Son 10 - Livret 9 - Répertoire 10 - Interprétation 10
Héroïque - French Opera Arias
Bryan HYMEL (ténor), Choeur Philharmonique Tchèque de Brno, PKF-Prague Philharmonia, dir.: Emmanuel Vuillaume
2015-DD-72' 54''-Notice en anglais, allemand et français-Textes chantés inclus-Warner Classics 08256461 79503
Le benjamin des trois ténors de cet article (36 ans le 8 août) est devenu célèbre - comme souvent - par un remplacement au pied levé : celui de Jonas Kaufmann en 2012 à Covent Garden, dans le rôle d'Enée des Troyens de Berlioz. Il a accompli une carrière exemplaire depuis lors, se spécialisant dans ces personnages héroïques dont l'opéra français abonde. Le titre de son album est donc pertinent. Hymel s'en explique dans l'avant-propos de la notice : il est tout simplement passionné de ce répertoire, qu'il interprète sur scène. Il fut ainsi un Robert le Diable très caractérisé, de Meyerbeer, toujours à Covent Garden, que j'ai eu le plaisir de critiquer ici-même. Le récital débute par un formidable "Asile héréditaire" de Guillaume Tell, bien soutenu par Emmanuel Villaume, que l'on félicitera pour la tenue de son accompagnement tout au long du CD. Verdi n'est pas en reste, avec des extraits de Jérusalem et des Vêpres siciliennes. Le haut du pavé est tenu par des compositeurs français, tout de même, et non des moindres. Deux Berlioz (Faust et Enée), la grande scène de Vasco de Gama à l'acte IV de L'Africaine de Meyerbeer (avec la cabalette "Conduisez-moi vers ce navire"), ou l'air de Jean dans Hérodiade de Massenet. Plus rare, l'air "Inspirez-moi, race divine" de La Reine de Saba de Gounod, dans lequel le ténor termine par un aigu éclatant, contrairement à Alagna, mais comme Villazon, aigu ne figurant pas dans la partition. Autre rareté, le même air du Sigurd de Reyer que chantait Alagna dans son CD chroniqué ci-dessus, où Hymel fait admirer son beau sens de la ligne mélodique. Cerises sur le gâteau d'un programme original : l'air si évocateur de l'adieu à la forêt dans L'Attaque du moulin d'Alfred Bruneau et -encore plus rare- un extrait de Rolande et le mauvais garçon d'Henri Rabaud. Il est extraordinaire de voir un jeune américain s'intéresser à ce répertoire !

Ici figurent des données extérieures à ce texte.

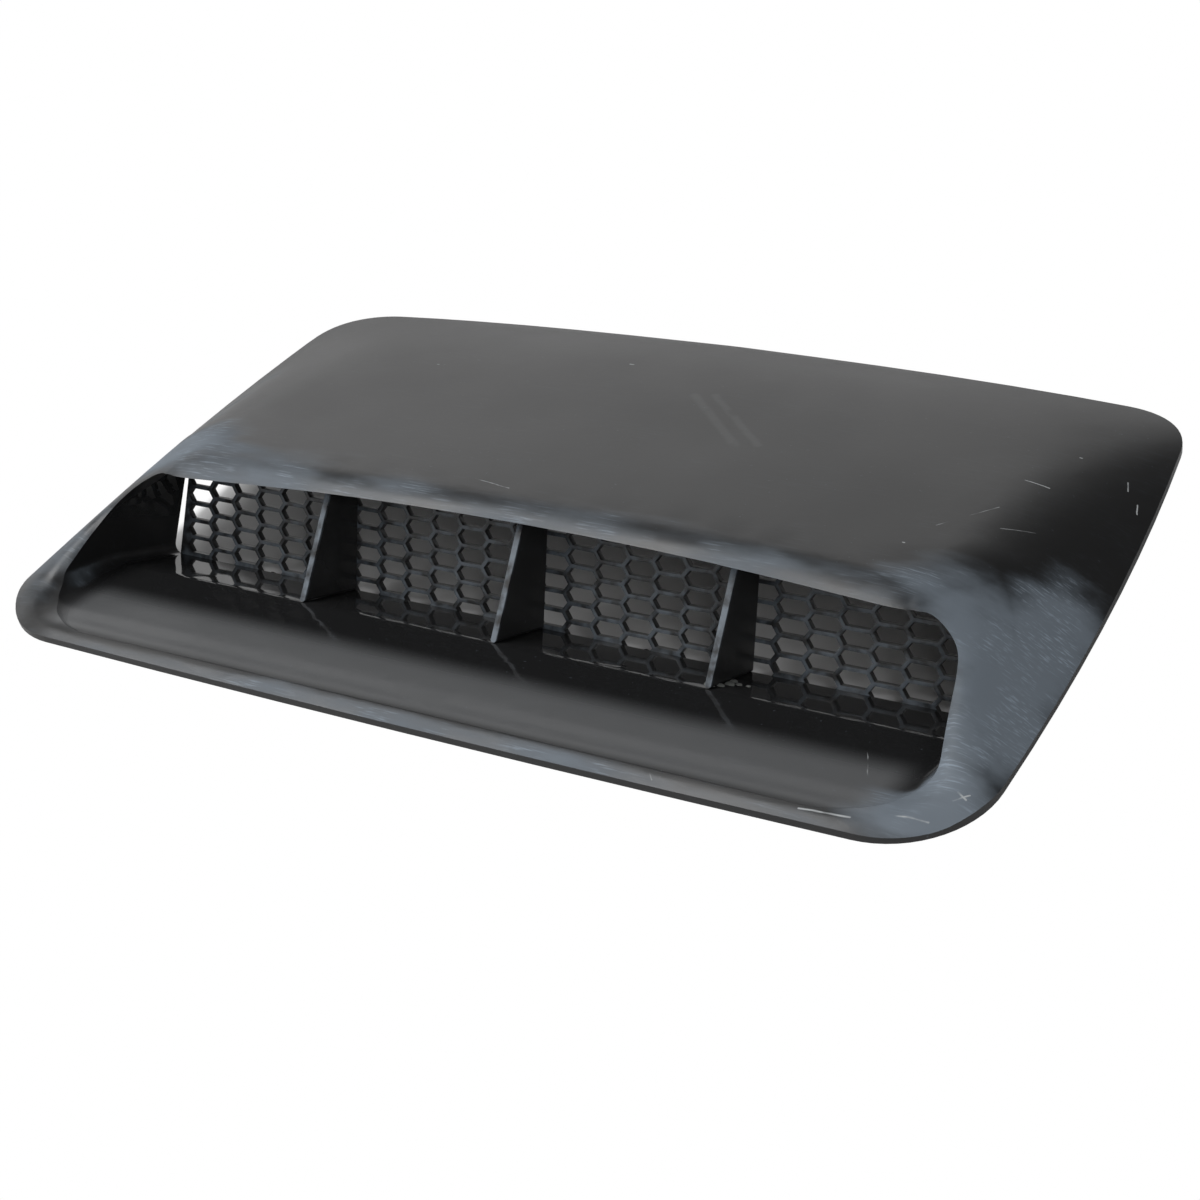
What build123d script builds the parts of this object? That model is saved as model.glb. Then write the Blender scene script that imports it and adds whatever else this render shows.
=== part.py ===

Son 10 - Livret 10 - Répertoire 10 - Interprétation 10
Trois CD exceptionnels donc, qui témoignent de la vitalité éclatante du chant actuel et de celle, plus inattendue, du grand opéra français. Il ne s'agit pas d'un feu de paille, d'autres ténors se bousculant au portillon : Eric Cutler, John Osborn, Michael Spyres... La relève est là.